Surat ini rasanya tak akan merangkai cerita, hanya berisi racauan dan keresahanku. Keresahan ini tak pernah bisa ku tuangkan dalam rangkaian aksara seperti biasanya. Semuanya membelenggu, ya tiba-tiba saja begitu. Aku merasa sendiri di tengah keramaian. Bahkan terkadang aku mengasingkan diri dari keramaian. Entah apa yang merasuki ku, tapi untuk saat ini aku merasa lebih nyaman untuk sendiri. Tetapi dibalik itu semua aku sangat membutuhkan seseorang yang setidaknya bisa ku ajak bertukar cerita. Maafkan, surat ini tak terstruktur seperti biasanya, orang yang tak paham pasti akan bingung membaca surat ini, namun aku yakin tidak denganmu, kau pasti paham dengan apa yang terjadi

Aku tak pernah melihat bulan seterang akhir-akhir ini. Aku tak pernah melihat matahari seterik akhir-akhir ini. Aku tak pernah merasakan dinginnya dirimu separah akhir-akhir ini. Dan aku sungguh tak tahu apakah yang harus aku lakukan, kemana lagi aku harus "pulang". Aku sadar bahwa semakin kita dewasa, akan semakin banyak problematika rumit dan semakin sedikit orang yang bisa diajak bicara. Aku merasa semua orang berubah dan rasanya semuanya tidak tepat. Semakin sedikit tempat yang bisa dikunjungi kala diri merasa berantakan. Semakin sedikit waktu yang dapat digunakan untuk bertemu. Semakin sempit ruang gerak bahkan hanya untuk bernafas.

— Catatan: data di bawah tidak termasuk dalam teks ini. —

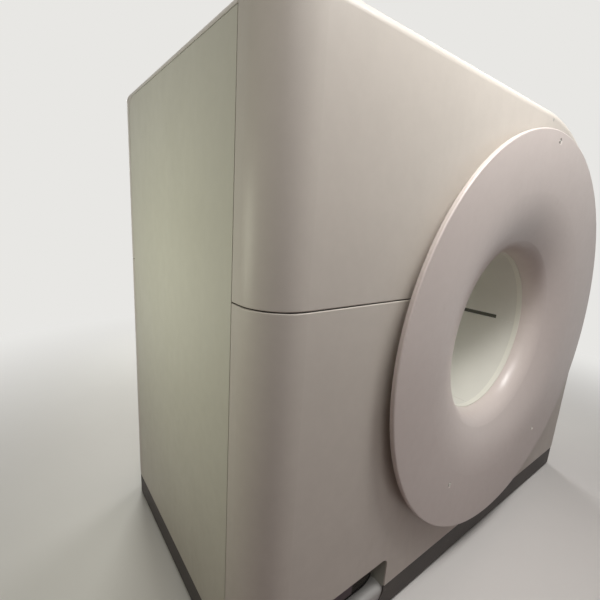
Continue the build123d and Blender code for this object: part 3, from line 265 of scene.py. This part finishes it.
def tunnel_skin(name, base):
    """Semi-gloss liner that is wiped clean: very faint wipe marks along the tunnel."""
    finish = Finish(name, coat_roughness=0.12)
    rounded = finish.soft_edges(0.0012)
    wipe = finish.noise(38.0, 3.0, 0.5, (1, 0.05, 1))
    slow = finish.noise(4.0, 3.0, 0.5)
    tone = finish.blend(slow.between(0.3, 0.7), base, shade(base, 0.955))
    tone = finish.blend(wipe.between(0.6, 0.9) * 0.012, tone, shade(base, 0.8))
    tone = finish.blend(finish.edge_wear(rounded) * 0.4, tone, shade(base, 1.1))
    finish.set(base_color=tone, roughness=0.28 + slow * 0.03 + wipe * 0.012,
               coat_weight=0.15 + slow * 0.15,
               normal=finish.bump(finish.noise(700.0, 2.0, 0.5), 0.00003, rounded))
    return finish.material


def grained_plastic(name, base, dusty):
    """Dark textured plastic: pebble grain, dust that settles on it and scuffs from shoes."""
    finish = Finish(name, specular_ior_level=0.45)
    rounded = finish.soft_edges(0.0014)
    pebbles = finish.cells(620.0) * 0.7 + finish.noise(1400.0, 2.0, 0.5) * 0.3
    slow = finish.noise(5.0, 4.0, 0.6)
    scuff = finish.noise(30.0, 5.0, 0.7, (0.35, 0.35, 1.6)).between(0.6, 0.72)
    tone = finish.blend(slow.between(0.3, 0.7), base, shade(base, 1.35))
    dust = scuff * dusty + slow.between(0.5, 0.8) * (dusty * 0.4)
    tone = finish.blend(dust, tone, colour(132, 126, 116))
    tone = finish.blend(finish.edge_wear(rounded) * 0.5, tone, colour(150, 144, 134))
    finish.set(base_color=tone, roughness=0.52 + pebbles * 0.14 - scuff * 0.08,
               normal=finish.bump(pebbles, 0.00022, rounded))
    return finish.material


def shaded_grey_moulding(name):
    """Dark purplish grey moulding, its colour painted shade of the shadowed recess, with a fine
    spark texture, dustier towards its foot.
    """
    finish = Finish(name, specular_ior_level=0.45)
    rounded = finish.soft_edges(0.0008)
    grain = finish.noise(1100.0, 3.0, 0.6)
    slow = finish.noise(7.0, 3.0, 0.55)
    # Dark purplish greys: painted shade for the shadow in the recess
    tone = finish.blend(slow.between(0.3, 0.7), colour(112, 98, 104), colour(98, 86, 92))
    dust = finish.axis("Z").between(0.150, 0.112) * finish.noise(60.0, 4.0, 0.6).between(0.4, 0.7)
    tone = finish.blend(dust * 0.35, tone, colour(146, 138, 130))
    finish.set(base_color=tone, roughness=0.5 + grain * 0.12,
               normal=finish.bump(grain, 0.00012, rounded))
    return finish.material


def ground_steel(name, base, roughness, grooves=(1, 1, 1)):
    """Bare steel with grinding marks and slight staining."""
    finish = Finish(name)
    rounded = finish.soft_edges(0.0008)
    marks = finish.noise(900.0, 3.0, 0.6, grooves)
    stain = finish.noise(18.0, 4.0, 0.6)
    tone = finish.blend(stain.between(0.35, 0.7), base, shade(base, 0.78))
    tone = finish.blend(finish.edge_wear(rounded) * 0.6, tone, shade(base, 1.2))
    finish.set(base_color=tone, metallic=1 - stain.between(0.6, 0.9) * 0.15,
               roughness=roughness + marks.between(0.3, 0.7) * 0.16 + stain * 0.05,
               normal=finish.bump(marks, 0.00003, rounded))
    return finish.material


def turned_metal(name, base, roughness, pitch=0.0012):
    """Metal faced on a lathe: fine rings about the bore axis."""
    finish = Finish(name)
    rounded = finish.soft_edges(0.001)
    rings = (finish.radius() * (2 * math.pi / pitch)).sine()
    stain = finish.noise(14.0, 4.0, 0.6)
    grit = finish.noise(500.0, 2.0, 0.5)
    tone = finish.blend(stain.between(0.35, 0.7), base, shade(base, 0.82))
    tone = finish.blend(finish.edge_wear(rounded) * 0.5, tone, shade(base, 1.15))
    finish.set(base_color=tone, metallic=0.95 - stain.between(0.65, 0.9) * 0.2,
               roughness=roughness + grit * 0.12 + stain * 0.08,
               normal=finish.bump(rings * 0.5 + grit, 0.00002, rounded))
    return finish.material


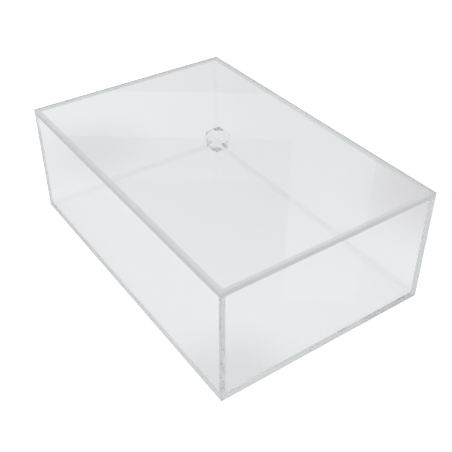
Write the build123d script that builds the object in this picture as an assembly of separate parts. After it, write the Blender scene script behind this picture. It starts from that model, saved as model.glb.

Aku kecewa dan marah, pada diriku. Begitu mudahnya aku menggantungkan harapan pada orang lain, padamu. Padahal aku tahu bahwa adalah hal yang sia-sia bergantung pada manusia. Sekiranya, apakah aku perlu menghentikan perjalanan ini?

Sungguh, kali ini aku kacau.
Bacalah sekali lagi surat ini, sungguh kali ini aku kacau.
-S-

Image result for kepala singa png

Tidak ada komentar:

Posting Komentar

[Tanda Tanya] Di tepian aku sedang menjamu Pilu yang rampung diramu Mencoba berkelakar dengan kalbu Berdesing menggapai sendu Sudah a...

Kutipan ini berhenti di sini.